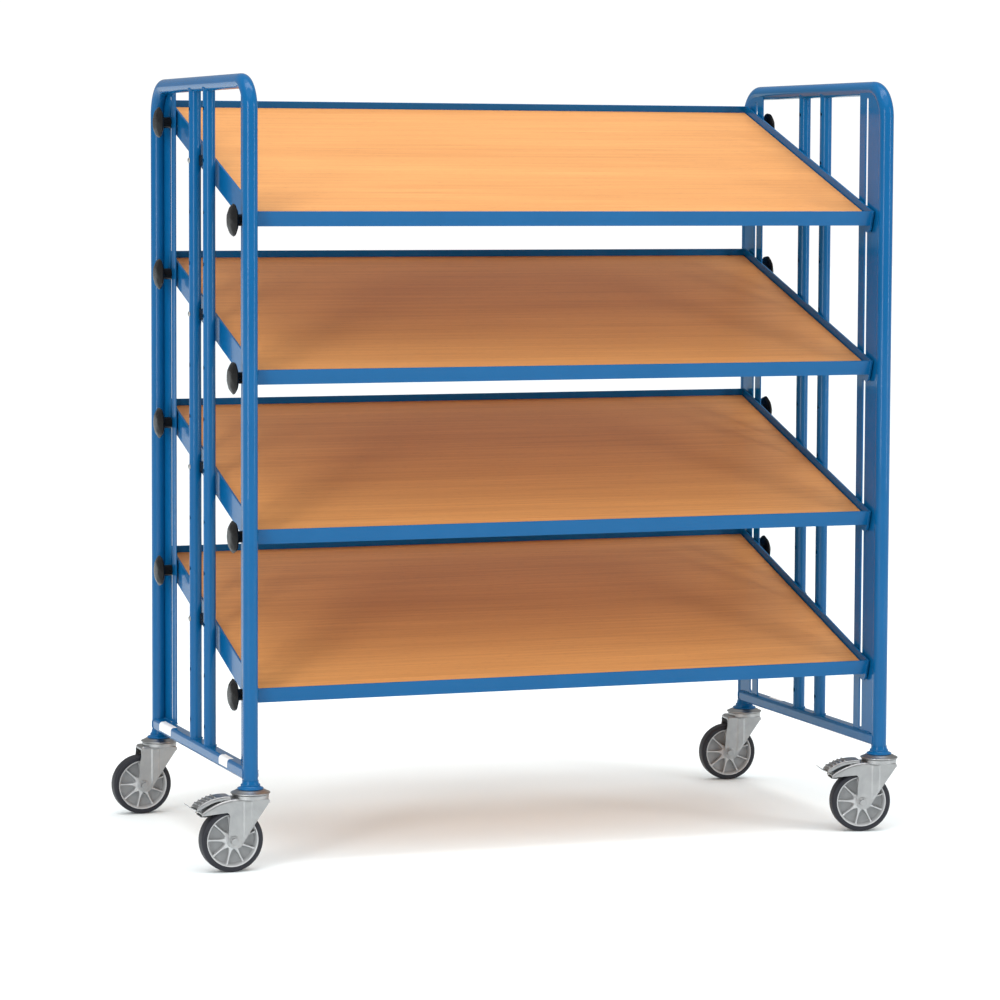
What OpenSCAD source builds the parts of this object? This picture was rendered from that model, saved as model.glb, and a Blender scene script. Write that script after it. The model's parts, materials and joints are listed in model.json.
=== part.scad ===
---
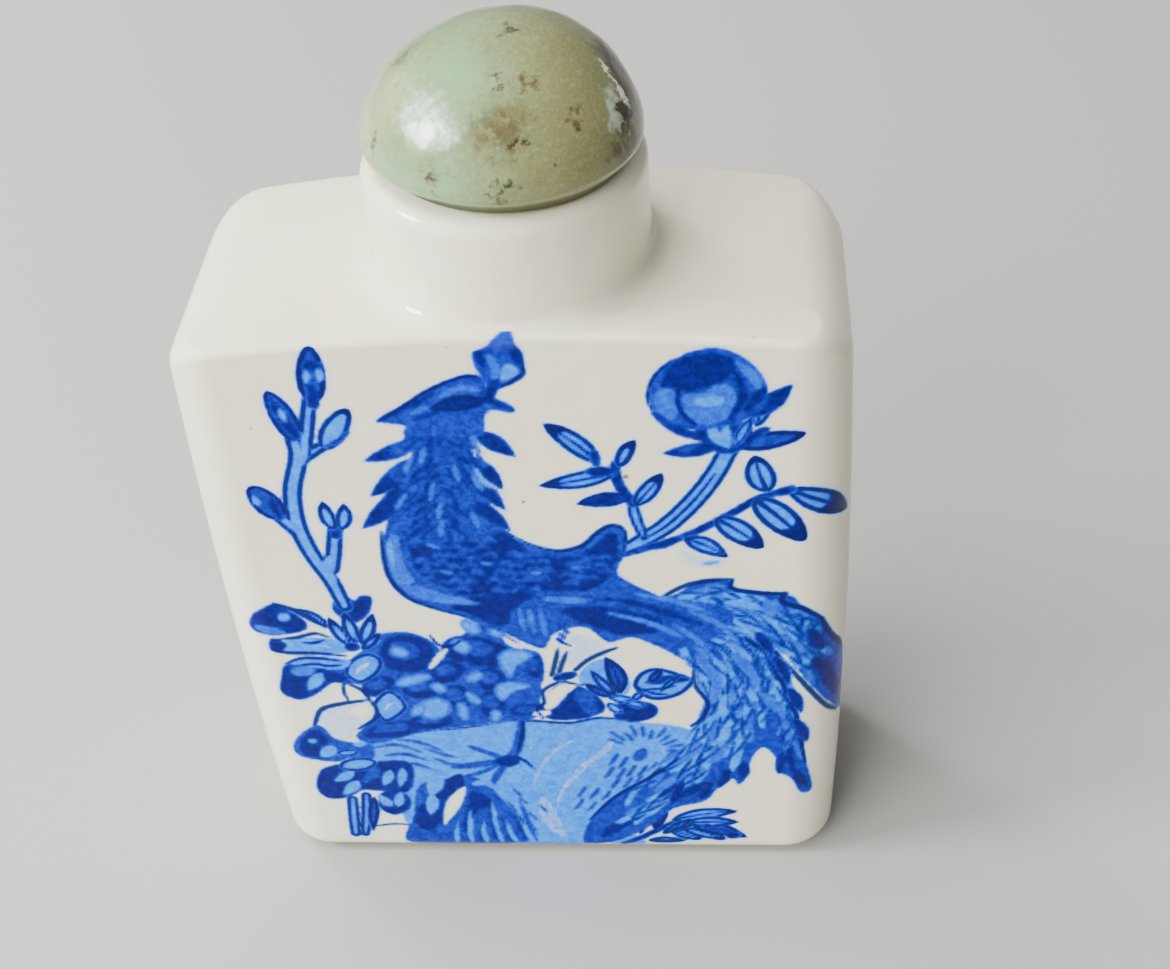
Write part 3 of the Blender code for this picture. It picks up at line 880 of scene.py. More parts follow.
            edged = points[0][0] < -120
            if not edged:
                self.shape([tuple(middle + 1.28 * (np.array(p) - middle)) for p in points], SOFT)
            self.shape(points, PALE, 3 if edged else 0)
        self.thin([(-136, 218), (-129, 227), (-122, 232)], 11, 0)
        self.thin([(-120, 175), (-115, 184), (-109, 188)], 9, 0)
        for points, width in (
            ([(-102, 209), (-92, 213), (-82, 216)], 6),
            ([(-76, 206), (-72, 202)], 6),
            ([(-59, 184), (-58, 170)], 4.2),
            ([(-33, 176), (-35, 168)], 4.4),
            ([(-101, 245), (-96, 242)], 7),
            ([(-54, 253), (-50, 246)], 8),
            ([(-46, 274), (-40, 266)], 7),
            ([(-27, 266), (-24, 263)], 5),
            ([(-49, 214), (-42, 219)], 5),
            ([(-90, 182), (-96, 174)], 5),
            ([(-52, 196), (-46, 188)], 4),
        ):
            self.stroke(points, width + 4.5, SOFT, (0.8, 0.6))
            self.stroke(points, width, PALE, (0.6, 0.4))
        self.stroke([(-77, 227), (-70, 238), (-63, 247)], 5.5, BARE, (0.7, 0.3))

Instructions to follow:
What do the lines above say from the one containing "Write part 3" down to the one containing "BARE, (0.7, 0.3))"? Return them exactly, both end lines included, and only them.

Result below:
Write part 3 of the Blender code for this picture. It picks up at line 880 of scene.py. More parts follow.
            edged = points[0][0] < -120
            if not edged:
                self.shape([tuple(middle + 1.28 * (np.array(p) - middle)) for p in points], SOFT)
            self.shape(points, PALE, 3 if edged else 0)
        self.thin([(-136, 218), (-129, 227), (-122, 232)], 11, 0)
        self.thin([(-120, 175), (-115, 184), (-109, 188)], 9, 0)
        for points, width in (
            ([(-102, 209), (-92, 213), (-82, 216)], 6),
            ([(-76, 206), (-72, 202)], 6),
            ([(-59, 184), (-58, 170)], 4.2),
            ([(-33, 176), (-35, 168)], 4.4),
            ([(-101, 245), (-96, 242)], 7),
            ([(-54, 253), (-50, 246)], 8),
            ([(-46, 274), (-40, 266)], 7),
            ([(-27, 266), (-24, 263)], 5),
            ([(-49, 214), (-42, 219)], 5),
            ([(-90, 182), (-96, 174)], 5),
            ([(-52, 196), (-46, 188)], 4),
        ):
            self.stroke(points, width + 4.5, SOFT, (0.8, 0.6))
            self.stroke(points, width, PALE, (0.6, 0.4))
        self.stroke([(-77, 227), (-70, 238), (-63, 247)], 5.5, BARE, (0.7, 0.3))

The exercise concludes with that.